Dicho esto, resultan un poco ingenuas las interpretaciones que se tejen, los temores que se instalan, las expectativas que nacen, con relación al cambio de mando en los EE UU. No es que el cambio no tenga importancia y que sea lo mismo Clinton que Bush, porque no lo es. Pero afloran prejuicios y exageraciones.

Bush es un hombre con la psicología de la derecha norteamericana histórica. De allí derivan algunos la idea de que volvemos al tiempo del 'gran garrote'. Nada autoriza a pensar de ese modo. Más bien da la impresión de que los EE UU querrían envolverse menos en los conflictos del mundo, refugiándose en el viejo reflejo aislacionista. Claramente han dicho tanto el presidente como su general-secretario de Estado que su prioridad son los 'intereses' norteamericanos y no el ejercicio de una 'policía democrática' en el mundo. Probablemente, la realidad les lleve, con todo, a intervenir más de lo que ellos mismos desearían.

En la acera opuesta del prejuicio se sostiene a veces que, siendo los republicanos liberales en economía, se verá rápidamente un libre comercio de Alaska a Tierra del Fuego, como lo propuso originalmente Bush padre en su mandato presidencial. No hay duda de que ésa es la definición oficial. Pero también la realidad es la realidad y ella incluye, en el caso, los poderosos intereses de la agricultura e industria norteamericanas, que defenderán con uñas y dientes sus actuales espacios de protección.

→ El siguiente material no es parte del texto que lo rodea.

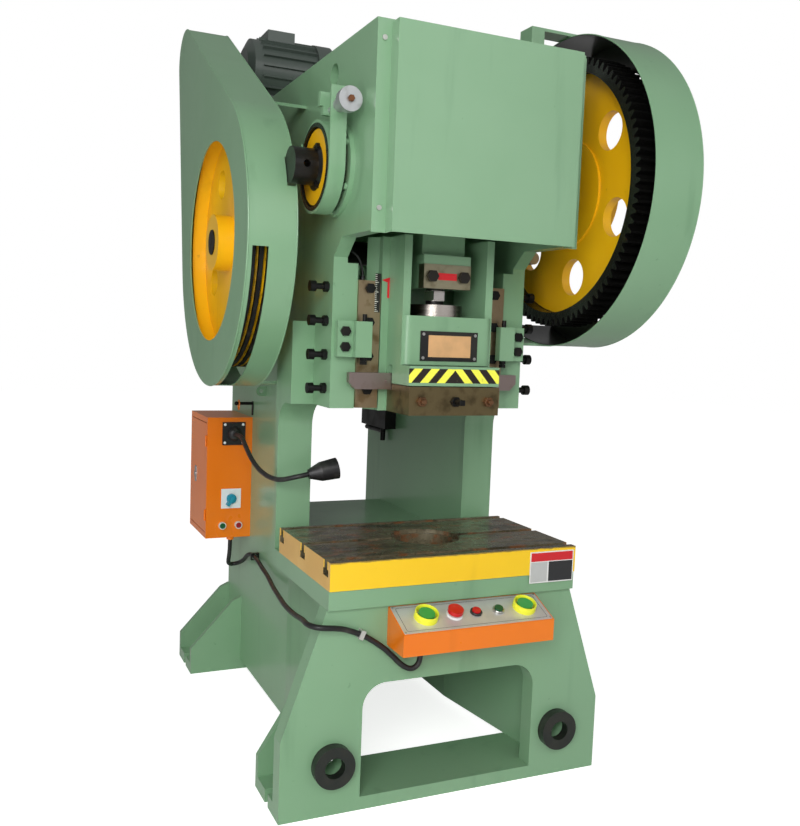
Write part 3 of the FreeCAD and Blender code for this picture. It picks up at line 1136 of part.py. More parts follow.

En América Latina es éste un tema de diaria discusión. Ya hay fuerzas lanzadas en contra del Acuerdo de Libre Comercio (ALCA), tanto como de la globalización mundial, y basta observar cómo días pasados, en la conferencia 'anti-Davos', se vio en las calles de Porto Alegre la consabida quema de banderas norteamericanas. Desgraciadamente, la protesta se agota en sí misma y no ofrece un real camino alternativo. A la inversa, también hay quienes con cierta ingenuidad asumen que estamos muy cerca de una liberalización amplia y generosa que abrirá grandes oportunidades a todo el hemisferio.

Las realidades, más avaras, nos dicen otras cosas. O todavía no nos dicen mucho. Ante todo, parece claro que México mantendrá la privilegiada relación que emanó de su tratado de liberalización y seguirá manteniendo el ritmo de su economía en consonancia con la norteamericana.

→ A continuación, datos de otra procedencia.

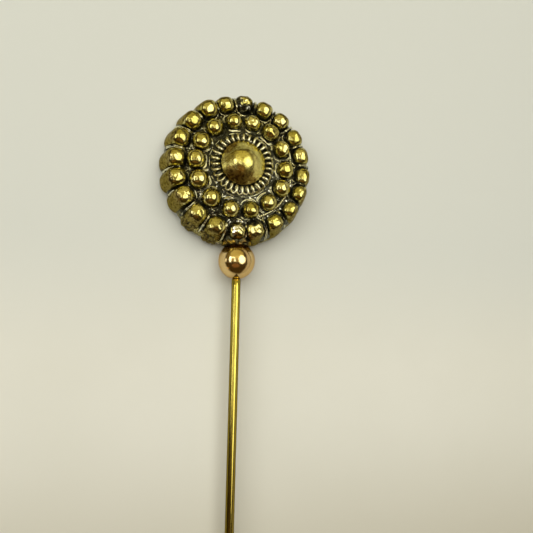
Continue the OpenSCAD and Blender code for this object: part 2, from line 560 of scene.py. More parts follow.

En Colombia se abre la interrogante de la aplicación del Plan que para combatir al narcotráfico se elaboró en el Gobierno de Clinton. Todo depende del modo de la ejecución. El Plan, bien manejado, puede ayudar al Gobierno en su negociación pacificadora. Aplicado con imprudencia, es capaz de incendiar la región.

Más allá de estos dos países, tampoco se advierten cambios fuertes en las relaciones hemisféricas. Parece posible un adelantamiento del cronograma trazado para alcanzar la zona de libre comercio. Pero no será sencillo, especialmente cuando América Latina reclame real libertad en materia agrícola y EE UU pretenda manos libres en los servicios y las telecomunicaciones.

El Mercosur ha procurado equilibrar su relacionamiento hacia el Norte con su tradicional ligazón europea. Pero no ha podido aún hallar en la Unión Europea las respuestas capaces de aportar un cambio cualitativo. España, transformada en la gran inversora regional, es quien ha hecho el mayor esfuerzo, pero en general los escollos agrícolas traban la marcha. Los trabajosos avances de la ampliación europea no han dejado a Bruselas mucho margen para que América Latina emergiera como una prioridad. Sin embargo, lo que las empresas eléctricas, telefónicas y bancarias de España han logrado en tan poco tiempo en nuestro hemisferio son cabal demostración de lo que Europa podría alcanzar en recíproco beneficio.

De todo lo cual resulta que en el horizonte no se divisan cambios dramáticos. Pero que más allá de la Casa Blanca la mayor fuerza del Norte sigue estando en los mismos lugares donde comenzó la globalización: las empresas, los laboratorios, las universidades.

Julio María Sanguinetti ha sido presidente de Uruguay.